For research and other marine applications, convolutional neural networks have been used to classify or detect many marine fish species to assist in imagery analysis. Deep learning uses image annotation-the process of labeling and tagging images that will train computer vision models to detect or identify objects. This research used 11,572 salmon and 73,394 pollock annotations from 16,998 video frames.

We collected videos during multiple tows of fishing nets in the summer season. Salmon bycatch is mostly larger chum salmon during summer; in the winter season younger, smaller Chinook salmon are more likely to present.

Scientists evaluated model performance overall and during the following conditions:

• Krill presence
• Varying fish density
• Camera occlusions
• Low lighting

The best model detected 97 percent of fish with 82 percent prediction accuracy. Model results varied across the different conditions; there were many incorrect salmon detections when herring was present in the videos. However, there was a reduced number of misidentified salmon detections for the multi-class salmon and pollock model, compared to a model that only identifies salmon. This indicates that some of the herring errors could be minimized by including it as a class for the model to detect.

We need to do further work to use these deep learning models in the pollock fishery for salmon bycatch mitigation. For example, the models need to be tested and evaluated on videos where more Chinook salmon are present, especially smaller Chinook, to understand their detection performance for those scenarios. Also, we should explore developing models that can distinguish between chum and Chinook.

Fishing net towing behind a vessel. Credit: NOAA Fisheries.

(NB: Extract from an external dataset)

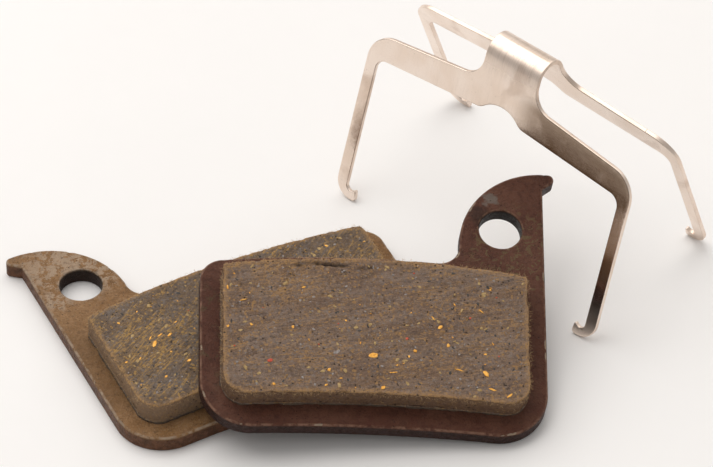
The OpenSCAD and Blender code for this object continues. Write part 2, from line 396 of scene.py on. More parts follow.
# ------ materials
class Shader:
    """A node material built by short calls. Coordinates are in millimetres."""

    def __init__(self, name, **values):
        self.mat = bpy.data.materials.new(name)
        self.mat.use_nodes = True
        self.tree = self.mat.node_tree
        self.bsdf = self.tree.nodes["Principled BSDF"]
        for key, value in values.items():
            self.bsdf.inputs[key.replace("_", " ")].default_value = value
        self.mm = self.node("ShaderNodeAttribute", attribute_name="local_mm").outputs["Vector"]

    def node(self, kind, sockets=(), **props):
        """A node with its properties set and its sockets fed."""
        made = self.tree.nodes.new(kind)
        for key, value in props.items():
            setattr(made, key, value)
        for key, value in dict(sockets).items():
            self.feed(made.inputs[key], value)
        return made

    def feed(self, socket, value):
        """Puts a node's output or a plain value into a socket."""
        if isinstance(value, bpy.types.NodeSocket):
            self.tree.links.new(value, socket)
        else:
            socket.default_value = (*value, 1) if socket.type == "RGBA" else value

    def math3(self, op, a, b):
        return self.node("ShaderNodeVectorMath", {0: a, 1: b}, operation=op).outputs[0]

    def math(self, op, a, b=0.0):
        return self.node("ShaderNodeMath", {0: a, 1: b}, operation=op).outputs[0]

    def times(self, a, b):
        return self.math("MULTIPLY", a, b)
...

Smarter Fishing, More Sustainable Future

"Automating video analysis has the potential to save time and money," said Wilson. "This research gives more tools to the fishing industry to reduce bycatch and be more sustainable. Developing post-processing tools to automate the evaluation of excluders could also enable bycatch reduction methods to advance more rapidly, and developing real-time tools may provide fishers with the necessary knowledge to operate even more sustainably. Our salmon and pollock detection work showed that deep learning methods are accessible and robust."